_Dataset extract_:
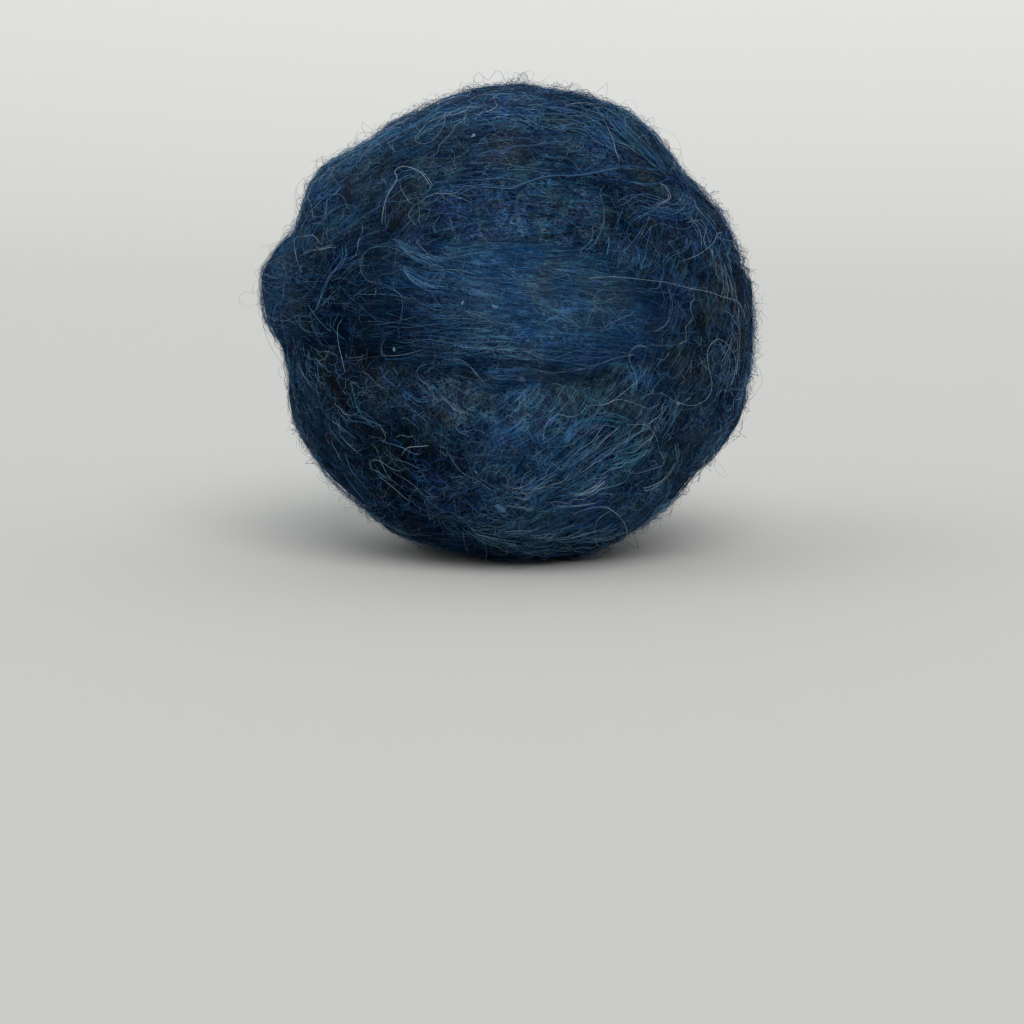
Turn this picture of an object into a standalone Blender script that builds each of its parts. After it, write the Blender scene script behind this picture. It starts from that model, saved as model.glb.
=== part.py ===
# A ball of carded wool roving, wound by hand from one long soft length.
# The ball is a round core with broad wraps over it. Each wrap is a soft, domed band that runs right
# round the ball, and the later ones lie on the earlier. It stands on a small flat spot at z = 0.
# Lengths are metres and angles are degrees. +Z is up, and the front of the ball faces -Y.

from collections import namedtuple

import bmesh
import bpy
import numpy as np

OBJECT_NAME = "roving_ball"

CORE_RADIUS = 0.0415
CENTRE_HEIGHT = 0.0435
TWIST_DEPTH = 0.00016
CREASE_SOFTNESS = 0.00022
DROP_BEYOND_EDGE = 0.012
GRID_CUTS = 28

WOOL_COLOUR = (0.016, 0.035, 0.068, 1.0)
WOOL_ROUGHNESS = 0.9

# Each wrap circles a pole, given by its turn from +X towards +Y and its rise above the floor.
# It is moved off the great circle by shift, and is half_width wide on each side of its middle.
# edge and crown are heights over the core, and twists counts the soft folds across the wrap.
Wrap = namedtuple("Wrap", "name pole_turn pole_rise shift half_width edge crown twists")
WRAPS = (
    Wrap("under_left", 205, 12, -8, 34, 0.0008, 0.0014, 5),
    Wrap("under_back", 80, -35, 4, 36, 0.0009, 0.0014, 5),
    Wrap("under_right", 320, 40, -4, 34, 0.0010, 0.0014, 5),
    Wrap("base", 267, 15, 0, 26, 0.0010, 0.0024, 4),
    Wrap("left_flank", 291, 12, 4, 27, 0.0012, 0.0024, 4),
    Wrap("lower_front", 222, 30, 2, 28, 0.0014, 0.0026, 4),
    Wrap("right_side", 53, 4, 2, 24, 0.0018, 0.0024, 4),
    Wrap("brow", 102, 50, 4, 20, 0.0016, 0.0026, 3),
    Wrap("crest", 93, 23, 0, 24, 0.0014, 0.0028, 4),
    Wrap("middle", 0, 86, 6, 18, 0.0016, 0.0026, 3),
)

# Where a wrap was laid slack or pulled tight: the place along the wrap, how far that reaches and
# how much the wrap rises there.
Slack = namedtuple("Slack", "wrap along reach rise")
SLACKS = (
    Slack("middle", -92, 26, 0.0030),
    Slack("middle", -30, 12, -0.0010),
    Slack("middle", 78, 26, -0.0014),
    Slack("crest", -46, 12, 0.0030),
    Slack("crest", -76, 18, -0.0026),
    Slack("crest", 52, 20, -0.0010),
    Slack("crest", 121, 14, 0.0022),
    Slack("brow", -90, 18, -0.0022),
    Slack("base", -102, 16, -0.0018),
    Slack("left_flank", -86, 16, -0.0014),
    Slack("right_side", -106, 16, -0.0014),
)

# Pits and swellings: the turn from the front towards +X, the lift above the ball's middle, how far
# each reaches and how much it rises.
Spot = namedtuple("Spot", "name turn lift reach rise")
SPOTS = (
    Spot("pit_over_fold", -34, 25, 6, -0.0015),
    Spot("pit_under_fold", -72, -9, 8, -0.0010),
    Spot("notch_right", 90, 39, 8, -0.0026),
    Spot("bulge_below", 40, -60, 13, 0.0012),
    Spot("notch_right_front", 70, 42, 9, -0.0019),
    Spot("notch_right_back", 102, 46, 12, -0.0012),
    Spot("dip_right", 86, 20, 11, -0.0008),
    Spot("dip_crest_left", -63, 58, 12, -0.0013),
    Spot("notch_left", -77, 30, 8, -0.0022),
    Spot("shoulder_right", 80, 55, 8, -0.0008),
    Spot("shoulder_right_edge", 82, 40, 4, -0.0006),
    Spot("shoulder_left", -76, 42, 9, -0.0011),
    Spot("flat_top", 86, 81, 10, -0.0010),
    Spot("flat_left", -89, 23, 6, -0.0010),
    Spot("flat_left_low", -90, -13, 7, -0.0008),
)


def unit(vector):
    return vector / np.linalg.norm(vector)


def pointing(turn, rise):
    """The unit vector at a turn from +X towards +Y and a rise above the floor."""
    turn, rise = np.radians((turn, rise))
    return np.array((np.cos(rise) * np.cos(turn), np.cos(rise) * np.sin(turn), np.sin(rise)))


def wrap_place(wrap, directions):
    """How far along the wrap each direction lies, in degrees from the front, and how far across."""
    pole = pointing(wrap.pole_turn, wrap.pole_rise)
    front = pointing(-90, 0)
    start = unit(front - pole * (front @ pole))
    quarter = np.cross(pole, start)
    along = np.degrees(np.arctan2(directions @ quarter, directions @ start))
    lean = np.degrees(np.arcsin(np.clip(directions @ pole, -1.0, 1.0)))
    return along, (lean - wrap.shift) / wrap.half_width


def slack_rise(wrap, along):
    """The slack and tight places of one wrap, each a soft swelling along it."""
    rise = np.zeros_like(along)
    for slack in SLACKS:
        if slack.wrap == wrap.name:
            apart = (along - slack.along + 180.0) % 360.0 - 180.0
            rise += slack.rise * np.exp(-((apart / slack.reach) ** 2))
    return rise


def wrap_height(wrap, directions):
    """A domed band over the core, full in the middle, rolled at its edges and sunk beyond them."""
    along, across = wrap_place(wrap, directions)
    inside = np.clip(1.0 - across**2, 0.0, 1.0)
    wander = 0.3 * np.sin(2.0 * np.radians(along + wrap.pole_turn))
    twists = TWIST_DEPTH * np.cos(np.pi * wrap.twists * (across + wander))
    beyond = np.clip(np.abs(across) - 1.0, 0.0, None)
    raised = (wrap.crown + slack_rise(wrap, along) + twists) * inside
    return wrap.edge + raised - DROP_BEYOND_EDGE * beyond


def spot_height(directions):
    """All the pits and swellings together."""
    height = np.zeros(len(directions))
    for spot in SPOTS:
        middle = pointing(spot.turn - 90, spot.lift)
        apart = np.degrees(np.arccos(np.clip(directions @ middle, -1.0, 1.0)))
        height += spot.rise * np.exp(-((apart / spot.reach) ** 2))
    return height


def ball_radius(directions):
    """The core with the highest wrap at each place, eased where two wraps meet in a crease."""
    heights = np.stack([wrap_height(wrap, directions) for wrap in WRAPS] + [np.zeros(len(directions))])
    highest = heights.max(axis=0)
    eased = np.exp((heights - highest) / CREASE_SOFTNESS).sum(axis=0)
    return CORE_RADIUS + highest + CREASE_SOFTNESS * np.log(eased) + spot_height(directions)


def round_blank():
    """A cube with a fine grid on each face, spread so that its squares stay even on a sphere."""
    blank = bmesh.new()
    bmesh.ops.create_cube(blank, size=2.0)
    bmesh.ops.subdivide_edges(blank, edges=blank.edges[:], cuts=GRID_CUTS, use_grid_fill=True)
    bmesh.ops.triangulate(blank, faces=blank.faces[:])
    return blank


def wind_ball():
    """Shape the blank into the ball, press its flat spot level and set it down on z = 0."""
    blank = round_blank()
    places = np.array([vertex.co[:] for vertex in blank.verts])
    spread = np.tan(places * np.pi / 4.0)
    directions = spread / np.linalg.norm(spread, axis=1)[:, None]
    shaped = directions * ball_radius(directions)[:, None]
    shaped[:, 2] = np.maximum(shaped[:, 2] + CENTRE_HEIGHT, 0.0)
    for vertex, place in zip(blank.verts, shaped):
        vertex.co = place
    mesh = bpy.data.meshes.new(OBJECT_NAME)
    blank.to_mesh(mesh)
    blank.free()
    mesh.shade_smooth()
    return bpy.data.objects.new(OBJECT_NAME, mesh)


def wool_material():
    material = bpy.data.materials.new("wool_roving")
    material.use_nodes = True
    shader = material.node_tree.nodes["Principled BSDF"]
    shader.inputs["Base Color"].default_value = WOOL_COLOUR
    shader.inputs["Roughness"].default_value = WOOL_ROUGHNESS
    shader.inputs["Metallic"].default_value = 0.0
    return material


def build():
    for old in list(bpy.data.objects):
        bpy.data.objects.remove(old, do_unlink=True)
    collection = bpy.data.collections.new("wool_roving_ball")
    bpy.context.scene.collection.children.link(collection)
    ball = wind_ball()
    ball.data.materials.append(wool_material())
    collection.objects.link(ball)


build()
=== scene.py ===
import math

import bpy
import mathutils
import numpy as np
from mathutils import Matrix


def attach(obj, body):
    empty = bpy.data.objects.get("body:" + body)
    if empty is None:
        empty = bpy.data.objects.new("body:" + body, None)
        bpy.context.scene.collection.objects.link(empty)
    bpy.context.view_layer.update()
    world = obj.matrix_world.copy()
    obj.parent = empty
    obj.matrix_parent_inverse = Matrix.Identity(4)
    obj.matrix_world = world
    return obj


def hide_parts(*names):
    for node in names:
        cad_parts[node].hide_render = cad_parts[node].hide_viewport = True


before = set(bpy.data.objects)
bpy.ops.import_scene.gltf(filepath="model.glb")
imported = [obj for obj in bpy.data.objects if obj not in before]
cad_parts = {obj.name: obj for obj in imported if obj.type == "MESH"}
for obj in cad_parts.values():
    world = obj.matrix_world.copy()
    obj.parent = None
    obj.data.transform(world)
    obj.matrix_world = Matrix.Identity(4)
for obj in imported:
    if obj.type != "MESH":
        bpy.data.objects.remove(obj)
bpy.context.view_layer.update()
nodeName = "roving_ball"
print("frame loaded")

# small helpers for shapes


def table(columns, rows):
    # each row as a dictionary of its columns
    return {name: dict(zip(columns.split(), row)) for name, row in rows.items()}


def unitRows(rows):
    return rows / np.linalg.norm(rows, axis=-1, keepdims=True)


def pointing(turn, rise):
    # unit vector at a turn from +X towards +Y and a rise above the floor, in degrees
    t, r = math.radians(turn), math.radians(rise)
    return np.array([math.cos(r) * math.cos(t), math.cos(r) * math.sin(t), math.sin(r)])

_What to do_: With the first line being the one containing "directions = spread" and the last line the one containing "before = set(bpy.data.objects)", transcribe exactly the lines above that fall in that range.

_The completed task_:
    directions = spread / np.linalg.norm(spread, axis=1)[:, None]
    shaped = directions * ball_radius(directions)[:, None]
    shaped[:, 2] = np.maximum(shaped[:, 2] + CENTRE_HEIGHT, 0.0)
    for vertex, place in zip(blank.verts, shaped):
        vertex.co = place
    mesh = bpy.data.meshes.new(OBJECT_NAME)
    blank.to_mesh(mesh)
    blank.free()
    mesh.shade_smooth()
    return bpy.data.objects.new(OBJECT_NAME, mesh)


def wool_material():
    material = bpy.data.materials.new("wool_roving")
    material.use_nodes = True
    shader = material.node_tree.nodes["Principled BSDF"]
    shader.inputs["Base Color"].default_value = WOOL_COLOUR
    shader.inputs["Roughness"].default_value = WOOL_ROUGHNESS
    shader.inputs["Metallic"].default_value = 0.0
    return material


def build():
    for old in list(bpy.data.objects):
        bpy.data.objects.remove(old, do_unlink=True)
    collection = bpy.data.collections.new("wool_roving_ball")
    bpy.context.scene.collection.children.link(collection)
    ball = wind_ball()
    ball.data.materials.append(wool_material())
    collection.objects.link(ball)


build()
=== scene.py ===
import math

import bpy
import mathutils
import numpy as np
from mathutils import Matrix


def attach(obj, body):
    empty = bpy.data.objects.get("body:" + body)
    if empty is None:
        empty = bpy.data.objects.new("body:" + body, None)
        bpy.context.scene.collection.objects.link(empty)
    bpy.context.view_layer.update()
    world = obj.matrix_world.copy()
    obj.parent = empty
    obj.matrix_parent_inverse = Matrix.Identity(4)
    obj.matrix_world = world
    return obj


def hide_parts(*names):
    for node in names:
        cad_parts[node].hide_render = cad_parts[node].hide_viewport = True


before = set(bpy.data.objects)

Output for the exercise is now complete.